Dreams leading to discoveries- I find this subject very intriguing and I happen to bring this up with my students often to inspire them. I recently had one of my students ask, “Ma’am, do you remember Kekulé?” And that’s the inspiration behind this piece.

Have you heard of Benzene? Well, one might find it amusing that it took a dream of a snake biting its own tail, eventually leading to the revelation of the true structure of the benzene ring.

Benzene is a natural constituent of crude oil and one of the elementary petrochemicals having a wide range of applications. This colourless sweet smelling liquid is highly inflammable and is known to be an occupational carcinogen. The aroma of this molecule gives a characteristic smell to gasoline(petrol). Benzene is used for the manufacture of tons of other organic molecules which are industrially important. It is an important raw material in manufacturing plastics, resins, synthetic fibers, rubber lubricants, dyes, phenol, explosives, detergents, drugs, pesticides and therapeutic chemicals.

The origin of this hydrocarbon has a good old history. It was first isolated and identified by Michael Faraday in 1825 (Faraday is one of the greatest scientists the world has ever seen, who excelled both, in physics, and chemistry).
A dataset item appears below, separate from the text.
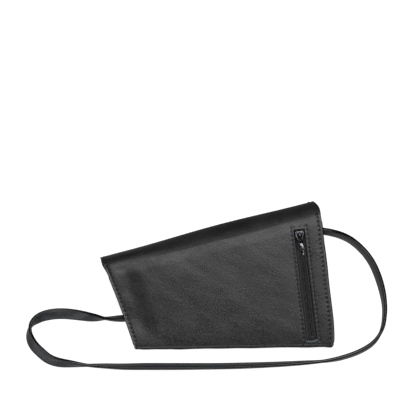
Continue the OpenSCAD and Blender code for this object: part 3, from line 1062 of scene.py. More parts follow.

Molecular formula of benzene was deduced as C6H6. Each carbon has one hydrogen only. This means that the molecule is highly unsaturated. So determination of the structure of benzene was a mystery and real challenge for the scientists. Many structures were proposed, but none could explain the actual properties of the molecule (the molecule was poly unsaturated, but was extraordinarily stable, it was so stubborn)!

Later in 1865, the German chemist, Friedrich August Kekulé, published the structure of benzene, which explained all mulishness of the molecule. He gave a dynamic structural formula for benzene, a ring of 6 carbon atoms with alternate single and double bonds. It forms the basis for the modern electronic structure. This new understanding was proved to be a very important milestone in the development of organic chemistry.

The structure proposed was like this:

Later in 1890, in his speech during the silver jubilee celebrations of his benzene paper, Kekulé talked about the discovery of benzene structure.

In his words-

“I was sitting writing at my textbook, but the work did not progress; my thoughts were elsewhere. I turned my chair to the fire, and dozed. Again the atoms were gambolling before my eyes. This time the smaller groups kept modestly in the background. My mental eye, rendered more acute by the repeated visions of the kind, could now distinguish larger sections of manifold conformations: long rows, sometimes more closely fitted together; all twisting and turning in a snakelike motion. But look! What was that? One of the snakes had seized hold of its own tail, and the form whirled mockingly before my eyes. As if by a flash of lightning I awoke….I spent the rest of the night in working out the consequences of the hypothesis. Let us learn to dream gentlemen, and perhaps, we shall learn the truth.”

Inspite of many lampooneries over it, the Kekulé structure transcended time, and was confirmed crystallographically in 1929 by Dame Kathleen Lonsdale. We use the same hexagon with a waist band now also and it forms the basic unit in lakhs of organic molecules!